One year ago last November, hundreds of striking workers erupted into cheers. Having been on strike for four months in the little town of Derby, N.Y., good news from Georgetown University brought much encouragement. Georgetown had stepped up to cut its New Era cap licensing agreement in support of these workers and their fight against its sweatshop working conditions.

The 300 workers at the New Era cap factory had been on strike for over four months at the time, but the company was not responding. Added pressure from collegiate licensers was needed.

Georgetown, along with 108 other universities, is a member of the Workers Rights Consortium. The WRC independently monitors factories worldwide that manufacture collegiate apparel in order to report on violations with respect to universities’ codes of conduct. Georgetown was one of the first members of the WRC, pressured to become a member by Georgetown Solidarity Committee students in a campaign that eventually escalated to a several day sit-in at then-University President Leo J. O’Donovan, S.J.,’s office. The student, administrator and faculty-composed committee resulting from that campaign is the now titled Licensing Oversight Committee.

The LOC acted during Fall 2001 in response to disturbing WRC reports concerning the conditions at the Derby New Era factory, a producer of Georgetown caps. The committee attempted to communicate with the company about the numerous reports of extremely hazardous working conditions, impediment of the workers’ freedom of association and drastic pay-cuts of $5 an hour. New Era was non-responsive, however, and Georgetown took one of the first collegiate actions against the company by refusing to renew its licensing contract.

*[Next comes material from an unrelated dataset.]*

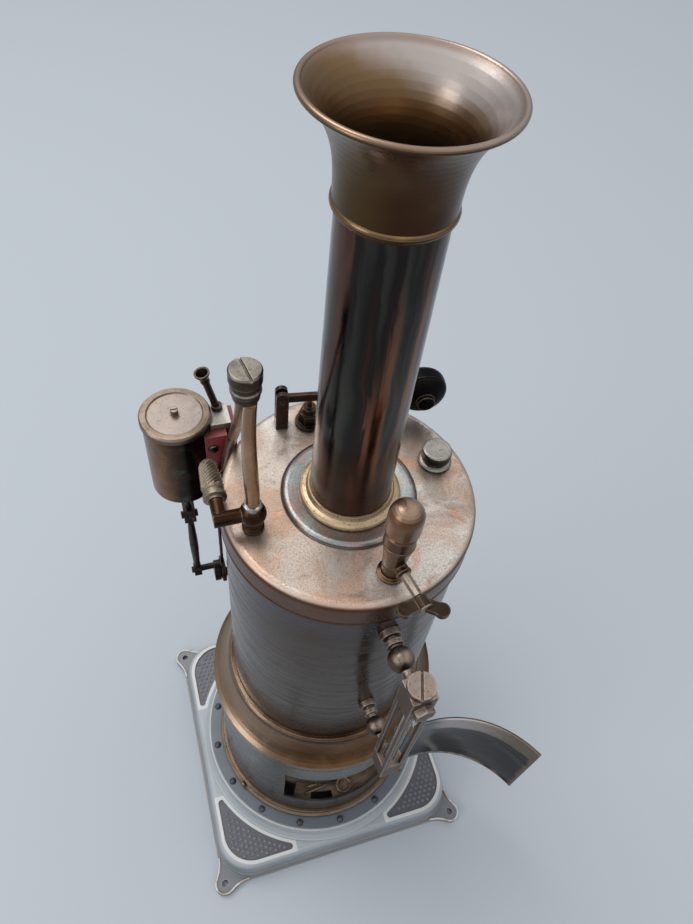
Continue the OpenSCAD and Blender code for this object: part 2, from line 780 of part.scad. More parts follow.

The pressure on New Era started to increase. Not only were universities dropping contracts in perfect domino formation, but its attempt to save face in the wake of deafening accusations of sweatshop conditions failed as its application to the Fair Labor Association’s monitoring program was denied. New Era headed the AFL-CIO boycott list, universities were demanding answers and the WRC, working with the workers’ union Communication Workers of America, demanded access to New Era’s Derby administrators in order to complete their investigation. New Era finally folded under the mounting pressure. The company resumed negotiations with CWA and agreed to rectify the conditions cited by the workers and made public by the WRC. Workers returned to their jobs with the confidence that the rights they had fought for were protected for the present, and knowing that, united with their union and supporters, they had fought and won a monumental victory against exploitation.

Georgetown’s decision to terminate the New Era contract until the workers’ needs were addressed made a profound statement of our Jesuit values and our continuing struggle to be a force of good in the chaotic, exploitive world beyond campus. Workers’ rights are essential in the fight for social justice, the fight that we as a Jesuit university claim to hold as fundamental in education. The unified action of collegiate licensers and workers proved to be too strong a force for New Era to ignore, but we have yet to celebrate or publicize this victory. The active interest of students on campus, in combination with that of faculty and administrators, has built an effective tool on this campus for social justice in the Licensing Oversight Committee. Three hundred workers in Derby are grateful for our activism on their behalf, but there are millions of workers in sweatshops across the earth in need of an interest like that shown here as well as a tool like the WRC. We have seen success in several factories thanks to the WRC and Georgetown’s influence; it is time to continue the fight and build and even greater body for social change.

Ginny Leavell is a sophomore in the College. She is the Georgetown Solidarity Committee spokesperson.